Establish a Professional Digital Presence
In today’s world, your online presence is often your first introduction. Before someone schedules a meeting or agrees to collaborate, they will likely search your name. What they find should reflect who you are professionally.
A polished headshot, a thoughtfully written bio, and a clear description of your expertise are foundational. LinkedIn, in particular, should read less like a resume and more like a narrative. Instead of listing responsibilities, articulate impact. Explain who you serve and how you create results.
Consistency matters. Your messaging across platforms should align. While the tone may shift slightly depending on the audience, the core of your brand should remain steady. Over time, repetition creates recognition. Recognition builds trust.
This does not mean you must be active everywhere. It means wherever you do show up, you show up with intention.
Commit to Consistent Visibility
Visibility is not a one-time announcement. It is a pattern.
Many professional women hesitate to post regularly because they worry about being repetitive or self-promotional. But thoughtful, value-driven content is not self-promotion — it is contribution. Sharing insights from your industry, reflecting on leadership lessons, or offering practical guidance positions you as a resource.
You do not need to publish daily essays. Even a brief, well-crafted reflection once a week can establish authority over time. The key is consistency. When your audience sees you showing up regularly with insight and professionalism, you remain top of mind.
Visibility compounds quietly. A post today might lead to a message next month. A comment on someone’s article might spark a collaboration later in the year. It is rarely immediate, but it is cumulative.
Use Speaking to Accelerate Credibility
Few strategies build a personal brand as quickly as public speaking. Whether in a boardroom, at a networking event, on a podcast, or at a conference, speaking positions you as a thought leader.
You do not need a national stage to begin. Local organizations, professional associations, and community groups provide meaningful platforms. Raising your hand for a panel discussion or offering to lead a workshop demonstrates initiative and expertise.
Speaking also deepens confidence. The more you articulate your ideas publicly, the more refined your message becomes. You learn which stories resonate, which insights spark engagement, and which themes define your voice.
Importantly, speaking creates visibility beyond the room. Attendees remember who delivered value. Event organizers remember who was prepared and professional. One opportunity often leads to another.
Strengthen Your Credibility with Evidence
Visibility alone is not enough. A personal brand must be supported by substance.

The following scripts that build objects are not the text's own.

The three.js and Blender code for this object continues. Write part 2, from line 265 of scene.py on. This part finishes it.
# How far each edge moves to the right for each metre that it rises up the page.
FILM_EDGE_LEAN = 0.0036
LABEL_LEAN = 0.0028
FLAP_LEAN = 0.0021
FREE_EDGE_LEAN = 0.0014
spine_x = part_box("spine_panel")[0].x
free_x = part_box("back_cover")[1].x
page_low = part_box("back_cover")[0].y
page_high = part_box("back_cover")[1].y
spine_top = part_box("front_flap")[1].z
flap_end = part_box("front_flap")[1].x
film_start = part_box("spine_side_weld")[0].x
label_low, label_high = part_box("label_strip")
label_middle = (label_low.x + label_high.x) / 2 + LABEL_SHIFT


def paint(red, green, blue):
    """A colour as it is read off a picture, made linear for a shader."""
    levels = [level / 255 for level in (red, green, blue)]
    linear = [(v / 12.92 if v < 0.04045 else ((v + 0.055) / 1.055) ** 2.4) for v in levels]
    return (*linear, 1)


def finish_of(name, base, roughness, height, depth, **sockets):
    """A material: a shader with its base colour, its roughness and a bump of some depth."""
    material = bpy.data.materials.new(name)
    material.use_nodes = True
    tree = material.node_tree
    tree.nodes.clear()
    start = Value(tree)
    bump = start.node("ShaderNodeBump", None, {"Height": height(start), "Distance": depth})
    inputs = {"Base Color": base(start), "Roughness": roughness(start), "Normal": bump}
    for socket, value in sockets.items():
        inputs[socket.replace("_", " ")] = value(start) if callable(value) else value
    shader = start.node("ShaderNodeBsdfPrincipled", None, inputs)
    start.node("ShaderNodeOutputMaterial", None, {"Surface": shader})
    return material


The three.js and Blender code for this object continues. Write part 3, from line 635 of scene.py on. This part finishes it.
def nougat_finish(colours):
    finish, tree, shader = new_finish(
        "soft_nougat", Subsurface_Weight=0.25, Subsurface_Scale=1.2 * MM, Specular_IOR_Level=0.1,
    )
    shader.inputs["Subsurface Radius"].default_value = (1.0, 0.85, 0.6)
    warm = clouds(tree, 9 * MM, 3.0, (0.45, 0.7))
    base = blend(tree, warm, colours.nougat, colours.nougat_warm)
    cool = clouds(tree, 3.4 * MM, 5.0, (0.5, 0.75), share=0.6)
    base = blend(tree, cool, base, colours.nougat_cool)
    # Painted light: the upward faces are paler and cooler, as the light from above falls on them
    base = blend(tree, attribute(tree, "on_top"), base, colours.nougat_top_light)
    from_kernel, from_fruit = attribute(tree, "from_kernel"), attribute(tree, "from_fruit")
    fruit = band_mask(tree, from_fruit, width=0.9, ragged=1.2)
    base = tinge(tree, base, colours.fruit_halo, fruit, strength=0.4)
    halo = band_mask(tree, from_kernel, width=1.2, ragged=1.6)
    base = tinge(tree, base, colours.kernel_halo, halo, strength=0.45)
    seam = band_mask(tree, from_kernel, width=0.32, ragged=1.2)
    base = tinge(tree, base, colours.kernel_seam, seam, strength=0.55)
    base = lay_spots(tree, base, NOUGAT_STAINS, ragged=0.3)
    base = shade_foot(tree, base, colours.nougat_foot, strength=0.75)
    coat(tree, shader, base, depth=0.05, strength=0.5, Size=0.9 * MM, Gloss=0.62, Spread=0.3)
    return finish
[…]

Credibility comes from results, experience, and demonstrated expertise.
If you have helped clients achieve measurable success, share those stories thoughtfully. If you have completed advanced certifications or training, communicate that growth. If you have been featured in an article or recognized for your work, include it in your professional narrative.
Professional women are often conditioned to downplay achievements. Yet communicating accomplishments is not arrogance — it is transparency. It allows others to understand the depth of your capability.
Collaboration also enhances credibility. Partnering with respected professionals or contributing to reputable platforms expands your reach while reinforcing your expertise. Association matters in branding. The company you keep reflects on you.
Refine Your Signature Perspective
Over time, strong personal brands develop a signature message, a consistent perspective that distinguishes them. It may be a leadership philosophy, a methodology, or a core belief that shapes your work.
This message should surface naturally in your conversations, writing, and presentations. It becomes the thread connecting everything you do. When people begin to associate you with a particular approach or standard of excellence, your brand solidifies.
Developing this perspective requires reflection. What do you believe strongly about your industry? What common mistakes do you see others making? What values guide your decisions? When you articulate these clearly, you move from participant to authority.
Build Relationships, Not Just Reach
Personal branding is not purely digital. It is deeply relational. Networking, when approached with sincerity, strengthens your reputation in ways algorithms cannot.
Meaningful conversations, thoughtful follow-up, and genuine support of others create goodwill. People remember how you made them feel long after they forget your title.
Professional organizations, leadership roles, and community involvement all contribute to brand strength. When your name is consistently associated with reliability, integrity, and contribution, your reputation grows organically.
Ultimately, your personal brand lives in the minds of others. It is shaped not only by what you say about yourself, but by how you show up consistently.
Protect What You Build
Reputation takes years to build and moments to damage. As your visibility increases, so does scrutiny. Being mindful of your public communication is essential.
This does not require becoming overly cautious or inauthentic. It simply means ensuring that what you share aligns with your professional goals. Periodically reviewing your online presence, updating outdated information, and maintaining professionalism protects the brand you have worked to build.
A personal brand is not static. It evolves as your career evolves. Allow it to grow with you while remaining anchored in your core values.
Own Your Visibility
Many capable women remain under-recognized because they hesitate to step forward. They assume their work will speak for itself. While excellence is foundational, visibility amplifies excellence.
Building a personal brand is an act of leadership. It signals that you are ready for larger conversations and greater responsibility. It allows you to influence, mentor, and open doors not only for yourself but for others.
You do not need to be the loudest voice in the room. You simply need to be clear, consistent, and credible.
When you define your narrative, show up intentionally, and stand confidently in your expertise, your personal brand becomes more than marketing. It becomes a reflection of your professional legacy, one built thoughtfully, strategically, and authentically over time.